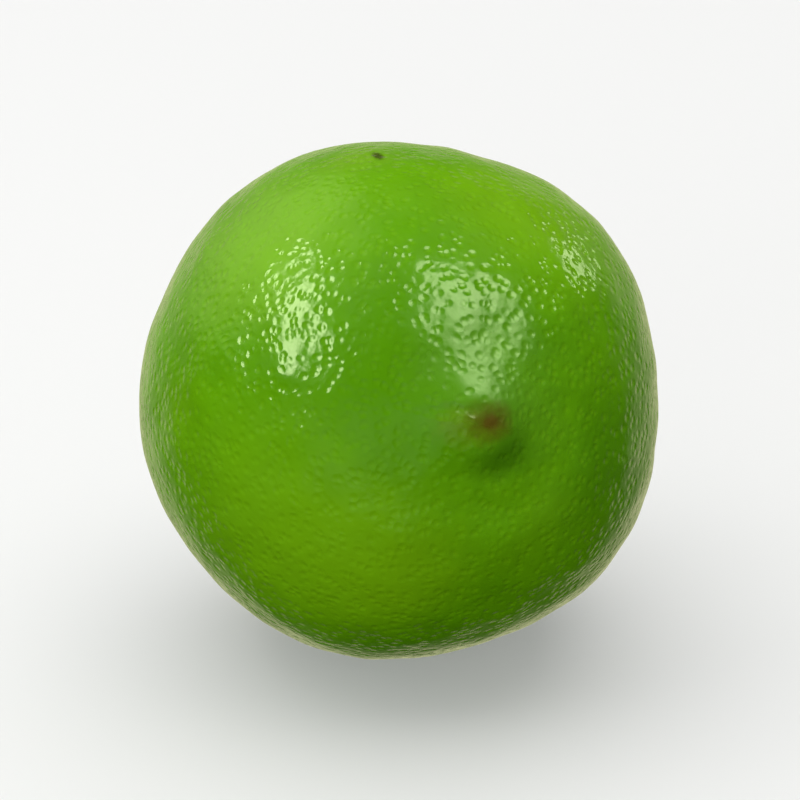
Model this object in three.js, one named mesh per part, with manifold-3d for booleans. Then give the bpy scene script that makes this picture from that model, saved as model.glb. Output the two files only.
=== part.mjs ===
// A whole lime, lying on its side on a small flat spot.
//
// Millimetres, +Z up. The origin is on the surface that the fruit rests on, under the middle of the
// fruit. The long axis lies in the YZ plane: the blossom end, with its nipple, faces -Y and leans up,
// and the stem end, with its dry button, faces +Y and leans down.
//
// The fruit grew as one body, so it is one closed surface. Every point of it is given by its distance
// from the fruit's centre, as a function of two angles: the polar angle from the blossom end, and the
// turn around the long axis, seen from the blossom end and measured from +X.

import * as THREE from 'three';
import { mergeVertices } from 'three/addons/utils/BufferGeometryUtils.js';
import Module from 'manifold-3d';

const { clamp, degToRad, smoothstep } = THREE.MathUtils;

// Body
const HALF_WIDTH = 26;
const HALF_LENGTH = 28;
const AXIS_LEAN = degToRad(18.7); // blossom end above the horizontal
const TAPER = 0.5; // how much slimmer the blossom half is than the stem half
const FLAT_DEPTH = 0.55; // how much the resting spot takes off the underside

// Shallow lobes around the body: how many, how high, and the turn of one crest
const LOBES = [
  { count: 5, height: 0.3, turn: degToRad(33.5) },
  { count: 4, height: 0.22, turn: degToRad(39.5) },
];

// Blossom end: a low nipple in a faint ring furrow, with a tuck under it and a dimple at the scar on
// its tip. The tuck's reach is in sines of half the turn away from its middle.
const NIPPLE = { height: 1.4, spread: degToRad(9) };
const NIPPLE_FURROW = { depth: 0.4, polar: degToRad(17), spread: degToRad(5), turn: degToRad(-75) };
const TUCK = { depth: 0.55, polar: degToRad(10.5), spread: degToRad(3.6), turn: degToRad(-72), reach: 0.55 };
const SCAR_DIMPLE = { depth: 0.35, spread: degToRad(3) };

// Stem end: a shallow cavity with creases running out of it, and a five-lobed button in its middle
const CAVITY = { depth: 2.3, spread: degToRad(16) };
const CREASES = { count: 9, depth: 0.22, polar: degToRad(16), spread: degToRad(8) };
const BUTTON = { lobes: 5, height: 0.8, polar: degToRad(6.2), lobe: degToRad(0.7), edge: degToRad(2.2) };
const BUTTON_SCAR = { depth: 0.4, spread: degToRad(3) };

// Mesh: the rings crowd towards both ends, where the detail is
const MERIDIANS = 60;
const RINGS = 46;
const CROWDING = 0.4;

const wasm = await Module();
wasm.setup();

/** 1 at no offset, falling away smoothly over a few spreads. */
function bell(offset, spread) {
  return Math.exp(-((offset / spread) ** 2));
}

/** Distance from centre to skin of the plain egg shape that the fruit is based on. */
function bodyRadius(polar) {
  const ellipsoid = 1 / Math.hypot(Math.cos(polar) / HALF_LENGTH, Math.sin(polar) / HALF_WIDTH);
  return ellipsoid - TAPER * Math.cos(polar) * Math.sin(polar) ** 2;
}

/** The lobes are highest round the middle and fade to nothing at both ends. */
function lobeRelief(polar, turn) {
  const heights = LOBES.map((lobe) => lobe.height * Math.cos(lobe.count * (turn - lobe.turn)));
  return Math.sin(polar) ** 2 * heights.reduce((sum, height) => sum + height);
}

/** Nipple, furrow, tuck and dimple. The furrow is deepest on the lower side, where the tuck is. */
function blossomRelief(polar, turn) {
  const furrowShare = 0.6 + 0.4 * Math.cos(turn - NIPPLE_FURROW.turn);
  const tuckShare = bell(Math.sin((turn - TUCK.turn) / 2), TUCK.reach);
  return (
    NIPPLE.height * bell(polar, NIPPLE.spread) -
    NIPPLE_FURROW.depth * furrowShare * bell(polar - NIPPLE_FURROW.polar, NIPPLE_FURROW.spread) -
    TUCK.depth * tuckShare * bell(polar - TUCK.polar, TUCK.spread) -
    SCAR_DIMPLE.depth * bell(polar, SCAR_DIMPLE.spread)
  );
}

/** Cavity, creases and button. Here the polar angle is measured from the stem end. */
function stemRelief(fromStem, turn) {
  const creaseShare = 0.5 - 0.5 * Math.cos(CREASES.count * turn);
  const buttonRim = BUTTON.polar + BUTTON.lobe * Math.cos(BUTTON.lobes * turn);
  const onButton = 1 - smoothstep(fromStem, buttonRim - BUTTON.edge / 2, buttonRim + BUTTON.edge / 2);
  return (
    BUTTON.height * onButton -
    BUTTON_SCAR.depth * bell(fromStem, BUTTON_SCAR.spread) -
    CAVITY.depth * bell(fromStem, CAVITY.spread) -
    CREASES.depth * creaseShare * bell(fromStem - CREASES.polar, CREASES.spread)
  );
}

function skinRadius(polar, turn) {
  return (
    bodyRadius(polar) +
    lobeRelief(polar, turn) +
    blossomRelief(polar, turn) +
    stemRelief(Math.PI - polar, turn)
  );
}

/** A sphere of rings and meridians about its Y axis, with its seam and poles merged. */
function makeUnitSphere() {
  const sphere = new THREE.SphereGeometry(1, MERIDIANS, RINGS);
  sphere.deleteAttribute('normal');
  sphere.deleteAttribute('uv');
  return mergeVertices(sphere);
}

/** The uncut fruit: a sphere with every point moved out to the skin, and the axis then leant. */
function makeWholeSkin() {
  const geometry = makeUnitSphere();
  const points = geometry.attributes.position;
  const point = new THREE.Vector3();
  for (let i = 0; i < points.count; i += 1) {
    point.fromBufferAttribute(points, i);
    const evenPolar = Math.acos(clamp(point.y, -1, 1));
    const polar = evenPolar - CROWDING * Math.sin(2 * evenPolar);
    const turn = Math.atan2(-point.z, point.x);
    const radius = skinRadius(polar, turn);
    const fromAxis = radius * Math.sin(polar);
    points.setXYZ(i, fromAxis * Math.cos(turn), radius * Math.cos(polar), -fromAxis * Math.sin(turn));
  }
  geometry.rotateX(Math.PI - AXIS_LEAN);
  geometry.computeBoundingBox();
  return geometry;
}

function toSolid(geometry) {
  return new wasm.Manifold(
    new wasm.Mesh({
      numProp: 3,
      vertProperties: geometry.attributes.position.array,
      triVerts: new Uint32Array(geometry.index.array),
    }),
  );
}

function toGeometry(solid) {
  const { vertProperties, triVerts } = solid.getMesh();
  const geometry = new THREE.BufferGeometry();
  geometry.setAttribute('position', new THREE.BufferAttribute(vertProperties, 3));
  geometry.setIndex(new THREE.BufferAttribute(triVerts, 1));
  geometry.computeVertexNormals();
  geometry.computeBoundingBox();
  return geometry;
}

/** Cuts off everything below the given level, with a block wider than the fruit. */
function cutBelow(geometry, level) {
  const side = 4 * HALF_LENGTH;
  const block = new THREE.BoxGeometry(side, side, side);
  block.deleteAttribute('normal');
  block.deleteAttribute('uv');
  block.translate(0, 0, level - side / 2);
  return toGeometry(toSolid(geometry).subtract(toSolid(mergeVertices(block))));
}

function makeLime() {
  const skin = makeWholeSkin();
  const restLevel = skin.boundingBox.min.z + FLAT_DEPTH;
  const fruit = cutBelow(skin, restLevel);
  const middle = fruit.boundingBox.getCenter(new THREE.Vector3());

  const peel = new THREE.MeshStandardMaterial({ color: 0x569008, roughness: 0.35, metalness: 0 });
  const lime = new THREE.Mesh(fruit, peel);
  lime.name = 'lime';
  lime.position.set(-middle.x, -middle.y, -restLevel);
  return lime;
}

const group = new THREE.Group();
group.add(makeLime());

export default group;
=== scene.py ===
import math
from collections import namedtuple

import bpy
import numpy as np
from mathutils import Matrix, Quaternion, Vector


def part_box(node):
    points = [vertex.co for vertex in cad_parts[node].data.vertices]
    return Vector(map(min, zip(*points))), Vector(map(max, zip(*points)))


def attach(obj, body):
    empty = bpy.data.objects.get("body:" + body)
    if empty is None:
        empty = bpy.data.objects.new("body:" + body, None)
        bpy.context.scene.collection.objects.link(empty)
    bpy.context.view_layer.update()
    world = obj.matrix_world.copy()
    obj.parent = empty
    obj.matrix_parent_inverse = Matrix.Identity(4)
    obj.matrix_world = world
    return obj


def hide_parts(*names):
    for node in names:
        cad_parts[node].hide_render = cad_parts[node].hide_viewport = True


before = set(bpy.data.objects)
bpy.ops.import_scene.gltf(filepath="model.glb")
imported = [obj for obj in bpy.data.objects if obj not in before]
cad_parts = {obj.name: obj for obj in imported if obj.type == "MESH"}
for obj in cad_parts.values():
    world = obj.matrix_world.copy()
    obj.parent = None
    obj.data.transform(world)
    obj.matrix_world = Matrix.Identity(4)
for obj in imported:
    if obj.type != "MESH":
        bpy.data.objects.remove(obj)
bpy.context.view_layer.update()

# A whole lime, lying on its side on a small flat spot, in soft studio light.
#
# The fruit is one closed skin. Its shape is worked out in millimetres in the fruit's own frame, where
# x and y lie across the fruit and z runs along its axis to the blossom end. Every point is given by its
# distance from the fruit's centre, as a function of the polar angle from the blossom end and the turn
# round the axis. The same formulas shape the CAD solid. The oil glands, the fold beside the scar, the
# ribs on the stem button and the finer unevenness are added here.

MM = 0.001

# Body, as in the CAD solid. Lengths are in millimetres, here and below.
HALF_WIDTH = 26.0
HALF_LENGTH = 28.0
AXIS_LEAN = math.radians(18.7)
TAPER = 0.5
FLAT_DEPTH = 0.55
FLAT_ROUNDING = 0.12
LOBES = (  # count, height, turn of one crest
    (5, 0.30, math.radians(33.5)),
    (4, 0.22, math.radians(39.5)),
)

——

Request >> Exactly reproduce the lines that run from the line bearing "const peel = new" through the line bearing "cad_parts[node].hide_render = cad_parts[node].hide_viewport", with both end lines included.

Result >>
  const peel = new THREE.MeshStandardMaterial({ color: 0x569008, roughness: 0.35, metalness: 0 });
  const lime = new THREE.Mesh(fruit, peel);
  lime.name = 'lime';
  lime.position.set(-middle.x, -middle.y, -restLevel);
  return lime;
}

const group = new THREE.Group();
group.add(makeLime());

export default group;
=== scene.py ===
import math
from collections import namedtuple

import bpy
import numpy as np
from mathutils import Matrix, Quaternion, Vector


def part_box(node):
    points = [vertex.co for vertex in cad_parts[node].data.vertices]
    return Vector(map(min, zip(*points))), Vector(map(max, zip(*points)))


def attach(obj, body):
    empty = bpy.data.objects.get("body:" + body)
    if empty is None:
        empty = bpy.data.objects.new("body:" + body, None)
        bpy.context.scene.collection.objects.link(empty)
    bpy.context.view_layer.update()
    world = obj.matrix_world.copy()
    obj.parent = empty
    obj.matrix_parent_inverse = Matrix.Identity(4)
    obj.matrix_world = world
    return obj


def hide_parts(*names):
    for node in names:
        cad_parts[node].hide_render = cad_parts[node].hide_viewport = True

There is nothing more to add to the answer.